Clarification on how rust compiler handles borrowing literals and static variables

Hi all! I'm struggling to understand how the Rust compiler handles borrowing literals and static lifetime variables. I put together this code sample:

use std::fmt::Display;

static MY_STR_REF: &str = "my str";

static MY_NUM: i32 = 10;
static MY_NUM_REF: &'static i32 = &MY_NUM;

fn print_static_val<T>(val: T)
    where T: 'static + Display
{
    println!("{}", val);
}

fn main()
{
    print_static_val("hi");
    print_static_val(MY_STR_REF);

    print_static_val(20);
    print_static_val(&20);

    print_static_val(MY_NUM);
    print_static_val(&MY_NUM);

    print_static_val(MY_NUM_REF);
}

If I am understanding it correctly, this all works because each value passed in has a static lifetime and has a size known at compile time, so they can be displayed.

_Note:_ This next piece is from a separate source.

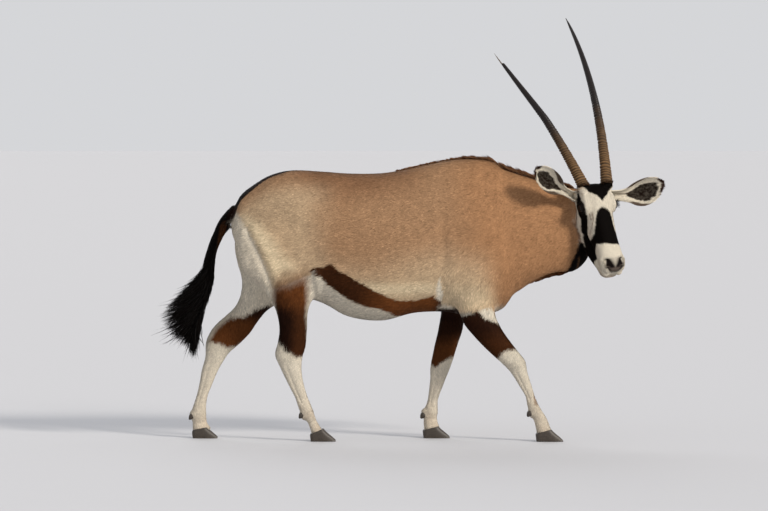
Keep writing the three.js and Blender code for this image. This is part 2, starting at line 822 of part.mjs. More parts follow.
for (const [name, marker] of Object.entries(MARKERS)) {
  const piece = pieces.find((solid) => holds(solid, marker));
  if (!piece) throw new Error(`no piece at the marker of ${name}`);
  addMesh(name, geometryOf(piece), coatOf(name));
}

for (const [name, { root, tip }] of Object.entries(EARS)) {
  const middle = root.clone().lerp(tip, 0.55);
  addMesh(`ear_${name}`, geometryOf(nearest(pieces, middle)), coatOf('ear'));
}

for (const [name, foot] of Object.entries(FEET)) {
  for (const [which, side] of [['outer', Math.sign(foot.heel.y)], ['inner', -Math.sign(foot.heel.y)]]) {
    addMesh(`hoof_${name}_${which}`, geometryOf(claw(foot, side)), hoofHorn);
    const dew = nearest(pieces, dewclawPlace(name, side).add(vector(-12, 0, 0)));
    addMesh(`dewclaw_${name}_${which}`, geometryOf(dew), hoofHorn);
  }
}

const headGroup = new THREE.Group();
headGroup.applyMatrix4(HEAD);
model.add(headGroup);
for (const [name, side] of [['right', -1], ['left', 1]]) {
  const ball = solidOf(new THREE.SphereGeometry(EYE_RADIUS, EYE_SIDES, EYE_SIDES * 0.6));
  const eye = addMesh(`eye_${name}`, geometryOf(ball), eyeSurface);
  headGroup.add(eye);
  eye.position.copy(eyePlace(side));
}

// The origin stands at the middle of the footprint, on the floor

const bounds = new THREE.Box3().setFromObject(model);
const centre = bounds.getCenter(vector(0, 0, 0));
model.position.set(-centre.x, -centre.y, -bounds.min.z);

const gemsbok = new THREE.Group();
gemsbok.add(model);

export default gemsbok;
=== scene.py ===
"""A gemsbok at life size: skin, coat, horns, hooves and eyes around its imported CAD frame.

Shapes are given in the measuring millimetres that the animal was drawn in: +X from tail
to chest, -Y the animal's right side, soles at Z = 0. FRAME_SHIFT carries them to the frame.
"""

import math

import bmesh
import bpy
import numpy as np
from mathutils import Matrix, Vector
from mathutils.bvhtree import BVHTree


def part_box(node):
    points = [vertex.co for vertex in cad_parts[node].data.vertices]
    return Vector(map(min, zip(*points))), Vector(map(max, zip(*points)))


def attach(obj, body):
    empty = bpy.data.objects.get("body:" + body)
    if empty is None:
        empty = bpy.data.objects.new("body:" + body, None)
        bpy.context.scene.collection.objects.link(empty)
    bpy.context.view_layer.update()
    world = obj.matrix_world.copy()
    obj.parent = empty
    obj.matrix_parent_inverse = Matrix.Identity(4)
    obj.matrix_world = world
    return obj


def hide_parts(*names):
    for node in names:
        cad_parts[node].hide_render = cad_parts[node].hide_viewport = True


bl_info = {
    "name": "Gemsbok",
    "version": (1, 0, 0),
    "blender": (4, 5, 0),
    "location": "View3D > Sidebar > Gemsbok",
    "description": "Dresses a life-size gemsbok with skin, coat, horns, hooves and eyes",
    "category": "Add Mesh",
}

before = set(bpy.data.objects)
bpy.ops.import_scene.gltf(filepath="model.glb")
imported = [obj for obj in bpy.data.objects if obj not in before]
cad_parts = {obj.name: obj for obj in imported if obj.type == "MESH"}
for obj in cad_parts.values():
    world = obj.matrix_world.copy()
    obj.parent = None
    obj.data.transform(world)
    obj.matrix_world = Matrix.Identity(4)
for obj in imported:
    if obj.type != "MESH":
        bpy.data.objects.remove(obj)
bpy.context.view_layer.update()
BODY = "root"
MM = 0.001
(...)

I assumed that the Rust compiler would just allocate the literals "hi" and 10 in addition to the static variables in the binary, allowing them to be referenced / borrowed later. Though, this isn't reflected in the godbolt output of this program

Most of the output makes sense, but lines 217-218 confuse me (when doing &20). It accesses the field .L__unnamed_6 which holds .asciz "\024\000\000", meaning that passing "\024\000\000" as a parameter to print_static_val works as intended, printing a borrowed value of 20. This, as well as how the compiler seems to treat static lifetime variables differently than references and literals (usage of mov vs lea) confuses me, especially since my asm skills are a bit :woozy_face:. So, any clarification or sources that explain this would be hugely appreciated! Thanks!

It's not really clear what your question is. What confuses you? What do you think should happen, and specifically how is reality different from your expectations?

Modern high-level languages don't map directly to any particular hardware or ISA. The compiler obeys the so-called "as-if rule": it's allowed to generate any and all kinds of machine code, as long as the high-level behavior, as specified by the language, is preserved. In particular, it need not naïvely emit instructions by transliterating the source code expression-by-expression.

When you do &20 the compiler implicitly promotes the 20 to a static variable, through the so called "rvalue static promotion", so it ends up being the same as when you pass &MY_NUM.

Note that .L__unnamed_6 is not a field, it's just an assembly label, a way to show a more human-friendly address offset into the binary.

1 Like

Thanks, that's exactly what I was looking for! Though, why don't I see a static variable being allocated in the asm? And how does "\024\000\000" map to the reference / borrow of that variable?

What do you expect to see there and why? The whole point of a compiler is to take source code (where variables do exist) and turn them into machine code (where they don't exist). Lots of details are removed in assembler, already.

"\024\000\000" is just integer with value 20.

I mentioned that I assumed the compiler to allocate 20 as a static variable since it's being referenced / borrowed, but instead, the compiler is working with .asciz "\024\000\000", which must somehow be equivalent since the program is working as intended (as you mentioned). The "as-if" rule definitely is useful to keep in mind, but the assembly does show behavior that would indicate something similar to that (at least is how I interpreted it)

I was expecting to see it as a label like the other variables; maybe something like .L__unnamed_20:.byte 20

The "20" in your code has type i32, i.e. 32-bit number with the value 20. .asciz "\024\000\000" is 4 bytes (32 bits) representing the number 20. asciz means that there is an extra zero at the end. \024 means: a byte expressed in octal notation. 24 octal = 20 decimal.

1 Like

Ooh. I see what confused you. .asciz "\024\000\000" is four bytes assmbler string. z in the name means that assembler would add zero byte at the end. \000 is another zero byte. And \024 is 20 because assembler uses octal (you can guess it goes back to 1960th when octal was more popular than hex). Thus we have four bytes: 20, 0, 0, 0.

On little-endian machine that's representation of 32 bit integer 20.

Assembler doesn't care about types. Representing 20 as string with appropriate four bytes as perfectly value strategy to put it memory. You can use .4byte 20 instead of .asciz "\024\000\000" and would get exactly the same binary file after running it through assembler.

What other variable beside that very .asciz literal do you expect? The literal 20 doesn't have a name, it's not a "variable", either. That looks like a perfectly litera translation to me.

Omg I have never actually seen octals being used LOL! That combined with asciz adding an additional zero byte is totally what was confusing me. I see now that the compiler is just inserting another literal with the value 20, not a true reference, since it is not needed in this case. That's probably what the other commenter was talking about when mentioning compiler shortcuts too. Thanks!

No, the label does result in indirection, it's a literal in the binary, and it's accessed by (de)referencing its address.

That's only an implementation detail at this point though, because impl Display for &T simply forwards to impl Display for T, which is trivial enough to be inlined most if not all of the time — it might very well be the case that impl Display for i32 (no references in sight) is also implemented with indirection.